Creating an initrd image used to be a tedious process until someone wrote a
sh script, mkinitrd, which is now avaiable in almost all Linux distributions.
By default, mkinitrd creates an initrd.gz file and an initrd-tree directory
in the /boot/ directory. You can examine and modify files in the initrd-tree/
directory and use mkinitrd to generate a new initrd.gz. Older initrd.gz images
are compressed EXT2 file systems. You may uncompress an initrd.gz file, mount
it as a loop file system, then examine and/or modify its contents. Newer initrd
images are cpio archive files, which can be manipulated by the cpio utility.
Loading initrd image is similar to loading kernel image, only simpler. There
is no specific requirement for the loading address other than a high limit
specified in SETUP. Any reasonable loading address seems to work fine. The
hd-booter loads Linux kernel to 1MB and initrd to 16MB.

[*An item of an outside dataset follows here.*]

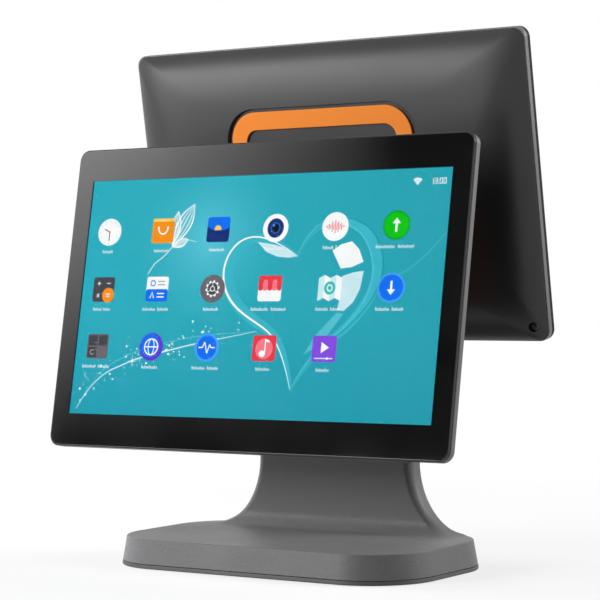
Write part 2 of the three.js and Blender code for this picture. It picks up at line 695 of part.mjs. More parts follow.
/** Metal band round the display's edge, with a slot in its underside where there is a button. */
function sideFrame(hasButton) {
  const front = DEPTH.rim + SEAT;
  const band = loft([
    displayRing(0, front),
    displayRing(0, DEPTH.band),
    displayRing(BAND_WALL, DEPTH.band),
    displayRing(BAND_WALL, front),
  ], true);
  return hasButton ? cut(band, buttonBody(SEAT, OVERRUN)) : band;
}

/** The button's shaft through the band, grown by a clearance round it and run on past both faces. */
function buttonBody(clearance = 0, overrun = 0) {
  const halfLength = BUTTON.halfLength + clearance;
  const halfWidth = BUTTON.halfWidth + clearance;
  const middle = (DEPTH.rim + SEAT + DEPTH.band) / 2;
  const points = outline(halfLength, halfWidth, BUTTON.corner + clearance)
    .map(([a, b]) => [a + BUTTON_X, b + middle]);
  const bottom = -HALF_H - BUTTON.proud - overrun;
  return loft([levelRing(points, bottom), levelRing(points, -HALF_H + BAND_WALL + SEAT + overrun)]);
}

/** Button cap with the flange that keeps it in the band. */
function powerButton() {
  const middle = (DEPTH.rim + SEAT + DEPTH.band) / 2;
  const lap = BUTTON.flangeLap;
  const seat = -HALF_H + BAND_WALL + SEAT;
  const flange = block(
    [BUTTON_X - BUTTON.halfLength - lap, middle - BUTTON.halfWidth - lap, seat],
    [BUTTON_X + BUTTON.halfLength + lap, middle + BUTTON.halfWidth + lap, seat + BUTTON.flange],
  );
  return join(buttonBody(), flange);
}

/** Steel plate behind the LCD, with studs for the board. */
function chassis(board) {
  const plate = loft([displayRing(SKIRT_INSET, CHASSIS_FRONT), displayRing(SKIRT_INSET, CHASSIS_BACK)]);
  const studs = [-1, 1].flatMap((sx) => [-1, 1].map((sz) => stud(
    CHASSIS.bossRadius,
    board.x + sx * (board.halfWidth - 2 * CHASSIS.bossRadius),
    board.z + sz * (board.halfHeight - 2 * CHASSIS.bossRadius),
    CHASSIS_FRONT + CHASSIS.thickness / 2,
    CHASSIS_BACK + CHASSIS.bossHeight,
  )));
  return join(plate, ...studs);
}

/** One ring of the rear cover's crown, the cover's wall inside it when inner is set. */
function crownRing([inset, share], inner) {
  const wall = inner ? SHELL_WALL : 0;
  const depth = SHELL_FRONT + share * (DEPTH.crown - wall - SHELL_FRONT);
  const margin = inset + wall * (1 - share);
  const corner = DISPLAY.corner + inset * CROWN_CORNER_GROWTH - wall * (1 - share);
  return facingRing(outline(HALF_W - margin, HALF_H - margin, corner), depth);
}

const cornerScrewPlaces = () =>
  [-1, 1].map((side) => [side * (HALF_W - CORNER_SCREW.fromSide), CORNER_SCREW.fromBottom - HALF_H]);

/** Crowned rear cover: open towards the glass, with the ring's well and two screw bosses. */
function rearCover() {
  const outside = CROWN.map((step) => crownRing(step, false)).reverse();
  const inside = CROWN.filter((_, i) => i % 2 === 0 || i === CROWN.length - 1)
    .map((step) => crownRing(step, true));
  const shell = loft([...outside, ...inside]);
  const crown = loft(outside);
  const well = panel(RING_HALF_W + RING.groove, RING_HALF_H + RING.groove, RING.corner + RING.groove,
    PANEL_BACK - PANEL.thickness, DEPTH.crown + OVERRUN);
  const bosses = cornerScrewPlaces()
    .map(([x, z]) => common(stud(CORNER_SCREW.boss, x, z, SHELL_FRONT, DEPTH.crown), crown));
  const recesses = cornerScrewPlaces().flatMap(([x, z]) => [
    stud(CORNER_SCREW.recessRadius, x, z, CORNER_SCREW.seatDepth, DEPTH.crown + OVERRUN),
    stud(SCREW.shank + SCREW.clearance, x, z, SHELL_FRONT - OVERRUN, CORNER_SCREW.seatDepth + OVERRUN),
  ]);
  return cut(join(shell, ...bosses), well, ...recesses);
}

/** Recessed panel that closes the well from inside and carries the ring; the bracket passes its window. */
function ringPanel() {
  const front = PANEL_BACK - PANEL.thickness;
  const plate = panel(
    RING_HALF_W + RING.groove + PANEL.lap,
    RING_HALF_H + RING.groove + PANEL.lap,
    RING.corner + RING.groove + PANEL.cornerLap,
    front,
    PANEL_BACK,
  );
  const window = panel(ARM_OUTER + WINDOW.sideGap, BRACKET.rootHalf + WINDOW.endGap, WINDOW.corner,
    front - OVERRUN, PANEL_BACK + OVERRUN);
  return cut(plate, window);
}

/** Coloured ring that lies on the recessed panel. */
function accentRing() {
  const front = PANEL_BACK + SEAT;
  const back = DEPTH.crown - RING.sunk;
  const outer = outline(RING_HALF_W, RING_HALF_H, RING.corner);
  const inner = outline(RING_HALF_W - RING.band, RING_HALF_H - RING.band, RING.innerCorner);
  return loft([facingRing(outer, front), facingRing(outer, back), facingRing(inner, back),
    facingRing(inner, front)], true);
}

/** Bracket on the chassis whose two arms reach back to the hinge shaft. */
function tiltBracket() {
  const front = CHASSIS_BACK + SEAT;
  const back = front + BRACKET.thickness;
  const arms = [ARM_OUTER - HINGE.earThickness, -ARM_OUTER].map((x) => ear({
    root: back - BRACKET.thickness / 2,
    rootHalf: BRACKET.rootHalf,
    reach: DEPTH.hinge,
    x,
  }));
  return join(panel(BRACKET.halfWidth, BRACKET.halfHeight, BRACKET.corner, front, back), ...arms);
}

/** Turned ring or shaft about the hinge axis: profile points are [radius, place along X]. */
function turned(profile) {
  return new THREE.LatheGeometry(profile.map(([r, x]) => new THREE.Vector2(r, x)), ROUND_SIDES)
    .rotateZ(-Math.PI / 2)
    .translate(0, DEPTH.hinge, 0);
}

const EAR_OUTER = HINGE.earInner + HINGE.earThickness;

/** Headed shaft through the ears and the bracket's arms. */
function hingeShaft() {
  const head = -EAR_OUTER - SEAT;
  const tip = EAR_OUTER + SEAT + HINGE.nutLength + HINGE.tip;
  return turned([[0, head - HINGE.headLength], [HINGE.headRadius, head - HINGE.headLength],
    [HINGE.headRadius, head], [HINGE.shaft, head], [HINGE.shaft, tip], [0, tip]]);
}

/** Flat washer between an ear and an arm, on the given side. */
function frictionWasher(side) {
  const bore = HINGE.shaft + HINGE.clearance;
  const near = side * (HINGE.earInner - SEAT);
  const far = near - side * HINGE.washer;
  const [low, high] = near < far ? [near, far] : [far, near];
  const rim = HINGE.washerRadius;
  return turned([[bore, low], [rim, low], [rim, high], [bore, high], [bore, low]]);
}

/** Hexagon nut on the shaft's end, outside the ear. */
function hingeNut() {
  const hexagon = new THREE.Shape(Array.from({ length: NUT_SIDES }, (_, i) => new THREE.Vector2(
    HINGE.nutRadius * Math.cos((i * 2 * Math.PI) / NUT_SIDES),
    HINGE.nutRadius * Math.sin((i * 2 * Math.PI) / NUT_SIDES),
  )));
  hexagon.holes.push(new THREE.Path().absarc(0, 0, HINGE.shaft + HINGE.clearance, 0, 2 * Math.PI, true));
  return new THREE.ExtrudeGeometry(hexagon, {
    depth: HINGE.nutLength,
    bevelEnabled: false,
    curveSegments: ROUND_SIDES / 2,
  }).rotateY(Math.PI / 2).translate(EAR_OUTER + SEAT, DEPTH.hinge, 0);
}

/** A display's flat board, or a plate on it, between two depths. */
function slab({ x, z, halfWidth, halfHeight, thickness }, front) {
  return block([x - halfWidth, front, z - halfHeight], [x + halfWidth, front + thickness, z + halfHeight]);
}

/** A board standing so far inside the left edge of its display. */
const boardPlace = (board) => ({ ...board, x: board.fromSide + board.halfWidth - HALF_W });

/** One display; the main one also carries the speakers, the heat spreader and the power button. */
function display(name, boardSizes, isMain) {
  const group = new THREE.Group();
  const board = boardPlace(boardSizes);
  const boardFront = CHASSIS_BACK + CHASSIS.bossHeight + SEAT;
  const lcdFront = DEPTH.glass + SEAT;
  const lcd = { x: 0, z: 0, halfWidth: LCD.width / 2, halfHeight: LCD.height / 2, thickness: LCD.thickness };
  group.add(
    piece(`${name}_cover_glass`, coverGlass(), "glass"),
    piece(`${name}_lcd_panel`, slab(lcd, lcdFront), "lcd"),
    piece(`${name}_bezel_frame`, bezelFrame(), "bezel"),
    piece(`${name}_side_frame`, sideFrame(isMain), "band"),
    piece(`${name}_chassis`, chassis(board), "steel"),
    piece(`${name}_board`, slab(board, boardFront), "circuit"),
    piece(`${name}_rear_cover`, rearCover(), "housing"),
    piece(`${name}_ring_panel`, ringPanel(), "panel"),
    piece(`${name}_accent_ring`, accentRing(), "orange"),
    piece(`${name}_tilt_bracket`, tiltBracket(), "steel"),
    piece(`${name}_hinge_shaft`, hingeShaft(), "steel"),
    piece(`${name}_hinge_nut`, hingeNut(), "steel"),
    piece(`${name}_friction_washer_left`, frictionWasher(-1), "steel"),
    piece(`${name}_friction_washer_right`, frictionWasher(1), "steel"),
  );
  cornerScrewPlaces().forEach(([x, z], i) => {
    const headTop = CORNER_SCREW.seatDepth + SEAT + SCREW.headHeight;
    const length = CORNER_SCREW.seatDepth + SEAT - CHASSIS_BACK - SEAT;
    const geometry = screw(SCREW.head, SCREW.headHeight, SCREW.shank, length).rotateX(Math.PI / 2);
    const mesh = piece(`${name}_cover_screw_${["left", "right"][i]}`, geometry, "steel");
    mesh.position.set(x, headTop, z);
    group.add(mesh);
  });
  if (isMain) {
    const spreader = { ...SPREADER, x: board.x, z: board.z };
    group.add(
      piece(`${name}_heat_spreader`, slab(spreader, boardFront + board.thickness + SEAT), "steel"),
      piece("power_button", powerButton(), "black"),
    );
    [-1, 1].forEach((side) => {
      const x = side * (HALF_W - SPEAKER.fromSide - SPEAKER.halfWidth);
      const z = SPEAKER.fromBottom + SPEAKER.halfHeight - HALF_H;
      const speaker = { ...SPEAKER, x, z, thickness: SPEAKER.depth };
      const label = side < 0 ? "left" : "right";
      group.add(piece(`${name}_speaker_${label}`, slab(speaker, CHASSIS_BACK + SEAT), "black"));
    });
  }
  return group;
}

/** Stands a display up on its hinge: turn is half a turn for the one that faces the customer. */
function placed(model, { centreHeight, tilt, side }, turn) {
  const centreY = MAST.behind + side * (HINGE_REACH + DEPTH.hinge * Math.cos(radians(tilt))) - BASE.ahead;
  const leaning = new THREE.Group();
  leaning.rotation.x = -radians(tilt);
  leaning.add(model);
  const standing = new THREE.Group();
  standing.rotation.z = turn;
  standing.position.set(0, centreY, centreHeight);
  standing.add(leaning);
  return standing;
}

const terminal = new THREE.Group();
terminal.add(
  stand(),
  placed(display("main", MAIN_BOARD, true), MAIN, 0),
  placed(display("customer", DRIVER_BOARD, false), CUSTOMER, Math.PI),
);

export default terminal;
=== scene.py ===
"""Looks of a dual-screen point-of-sale touch terminal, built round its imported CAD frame.

Every shape is worked out in millimetres with numpy, as a profile carried round a rounded outline, turned about
an axis or pushed through a thickness, and stands in metres in the frame of the CAD model.
"""

from __future__ import annotations

import json
import logging
import math
from collections.abc import Callable, Iterable, Sequence
from dataclasses import dataclass, field
from enum import Enum

import bmesh
import bpy
import numpy as np
from mathutils import Matrix, Vector

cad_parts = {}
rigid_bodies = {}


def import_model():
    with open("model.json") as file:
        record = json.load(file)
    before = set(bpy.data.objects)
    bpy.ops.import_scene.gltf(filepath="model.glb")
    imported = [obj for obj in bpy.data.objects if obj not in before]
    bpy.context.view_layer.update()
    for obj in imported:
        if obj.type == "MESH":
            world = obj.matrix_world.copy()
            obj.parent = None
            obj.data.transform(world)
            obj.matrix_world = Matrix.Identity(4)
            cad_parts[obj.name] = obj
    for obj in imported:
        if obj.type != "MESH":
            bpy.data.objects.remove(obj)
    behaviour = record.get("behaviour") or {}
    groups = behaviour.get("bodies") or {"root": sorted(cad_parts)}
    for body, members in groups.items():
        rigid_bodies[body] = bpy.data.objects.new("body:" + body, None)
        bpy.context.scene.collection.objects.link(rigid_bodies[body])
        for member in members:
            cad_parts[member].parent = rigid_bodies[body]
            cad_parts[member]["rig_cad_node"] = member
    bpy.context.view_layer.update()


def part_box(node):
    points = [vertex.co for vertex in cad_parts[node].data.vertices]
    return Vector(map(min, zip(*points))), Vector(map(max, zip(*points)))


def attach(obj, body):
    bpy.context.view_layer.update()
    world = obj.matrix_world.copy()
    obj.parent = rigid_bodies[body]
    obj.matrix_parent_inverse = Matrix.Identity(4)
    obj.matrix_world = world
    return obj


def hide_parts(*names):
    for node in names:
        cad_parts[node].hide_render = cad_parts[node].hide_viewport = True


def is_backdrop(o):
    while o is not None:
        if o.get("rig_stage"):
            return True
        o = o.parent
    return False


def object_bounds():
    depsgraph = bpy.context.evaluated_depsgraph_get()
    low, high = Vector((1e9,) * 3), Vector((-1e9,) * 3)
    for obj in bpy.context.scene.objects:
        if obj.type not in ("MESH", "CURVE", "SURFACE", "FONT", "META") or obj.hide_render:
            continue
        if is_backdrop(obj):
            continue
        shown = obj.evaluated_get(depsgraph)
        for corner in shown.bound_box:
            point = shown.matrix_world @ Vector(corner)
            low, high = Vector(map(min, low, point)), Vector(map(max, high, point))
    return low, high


LOG = logging.getLogger("terminal")

MM = 0.001
SEAT = 0.3
PAST = 1.0
ROUND_SEGMENTS = 64
CORNER_STEPS = 12
FILLET_STEPS = 4
SMOOTH_ANGLE = math.radians(32)

Colour = tuple[float, float, float, float]
Array = np.ndarray
Rows = Array | Sequence[Sequence[float]]
Socket = bpy.types.NodeSocket


def srgb(red: int, green: int, blue: int) -> Colour:
    """Linear colour of an sRGB triple: each channel c becomes ((c + 0.055) / 1.055) to the power 2.4."""
    share = np.array([red, green, blue]) / 255
    linear = np.where(share <= 0.04045, share / 12.92, ((share + 0.055) / 1.055) ** 2.4)
    return (*(float(c) for c in linear), 1.0)


def grey(level: float, blue_cast: float = 1.0) -> Colour:
    """A linear grey, with its blue channel multiplied by a slight cast."""
    return (level, level, level * blue_cast, 1.0)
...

After loading the initrd image, the booter must write the loading address
and initrd size to the loaded SETUP at offsets 24 and 28, respctively. Then it
jumps to execute SETUP at 0x9020. Early SETUP code does not care about the
segment register settings. In kernel 2.6, SETUP requires DS=0x9000 upon entry
in order for it to access BOOT as the beginning of its data segment. This
requirement was not well documented. It took me many tries to finally get the
booter to work right.
SAMPLE SOLUTION:
samples/A1/hdbooter.bin
is a bootable FD image for booting Linux bzImage with (or without) initrd
Download and dd to a FD.
Boot from the FD but the booter really works on HDs.